Music

Kenny Garrett: Seeds from the Underground

The fiery alto player and former Miles Davis sideman delivers a program of original, driving tunes dedicated to various influences and played by his working band. Cookin’!


Kenny Garrett

Seeds from the Underground

Label: Mack Avenue
US Release Date: 2012-04-10
UK Release Date: 2012-03-13
Amazon
iTunes

Man, this band is cookin’! I know that may be a clichéd jazz word, but it’s the only tern that properly describes this album by saxophonist Kenny Garrett. This program of original tunes is played with fire and verve by Garrett’s working band, and it steams -- it swings -- it just cooks. That’s the right -- the only -- word.

Oddly enough, jazz hasn’t produced enough of these records lately. Seeds from the Underground boasts the sound of a tight-as-a-glove small jazz group, one that has played together for a while and knows how to let the sparks fly. Every tune here is an opportunity for ecstasy. Every solo tells a story. Fireworks or feeling are where every sequence is heading. This is straight-ahead jazz with the emotions turned up.

The sound of this band is generous. The Venezuelan pianist Benito Gonzalez is a maximalist, fusing plenty of world rhythms with his massive post-bop jazz chops, sounding occasionally like Herbie Hancock and more often like McCoy Tyner, but always like a young monster. Nat Reeves plays fat-toned acoustic bass, and Ronald Bruner is splashy and vibrant on drums. Then most tracks add Rudy Bird on percussion, who blends integrally with the jazz vibe, not seeming merely tacked on like too many percussions on straight-ahead dates. And, finally, several tracks add to the melodic ensemble some (mostly) wordless vocals by Nedelka Perscad -- a great, soaring sound.

Not that Seeds from the Underground is all up-tempo. Nope. But even the slower songs, the non-cookers if you will, go for the jugular. "Ballad Jarrett" is, of course, inspired the great pianist Keith, and it is an intensely melodic exercise in simmering emotion -- a down-tempo but smoldering composition that gains power from the way it holds back any sense of explosion. Also intense is "Detroit", written for Garrett’s hometown and for an early mentor, Marcus Belgrave. Garrett plays both piano and alto, accompanied only by a set of harmonized vocal "ohs" and the subtle popping and rotation of an LP spinning beneath a turntable needle. It’s a beautifully melancholy melody, played very simply (no drums, no bass, no groove) and never expanded on through improvisation. In essence, it suggests a purity of feeling and a simplicity that few jazz records get to advance directly. Only in the next-to-last bar is there a cry of raspy emotion from a voice -- and it’s perfect.
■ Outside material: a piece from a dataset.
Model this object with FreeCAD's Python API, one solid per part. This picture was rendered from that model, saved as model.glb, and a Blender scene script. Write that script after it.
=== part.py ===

More typical, however, are the up-tempo workouts on Seeds. "J. Mac" (for Jackie McLean) is a rollicking modal tune that features thundering piano chords and a straight-ahead swinging feel. Garrett takes the first solo, and it is plain that he is charging up the hill at full speed, headed for the summit. As usual, the leader’s tone is pungent in the low register and squawking and raspy heading into the upper octave -- in short, delicious. The solo builds to a peak of longer held notes, then it reloads into swirls that spin even higher. It is exhilarating. Or check out the opener, "Boogety Boogety", with Bird percolating out front in a hip Latin groove that positively screams "Happiness!" Gonzalez’s solo here dodges and dances with smooth daring until it rises up on a series of upper register tremolos and fizzles back to the melody. Tasty.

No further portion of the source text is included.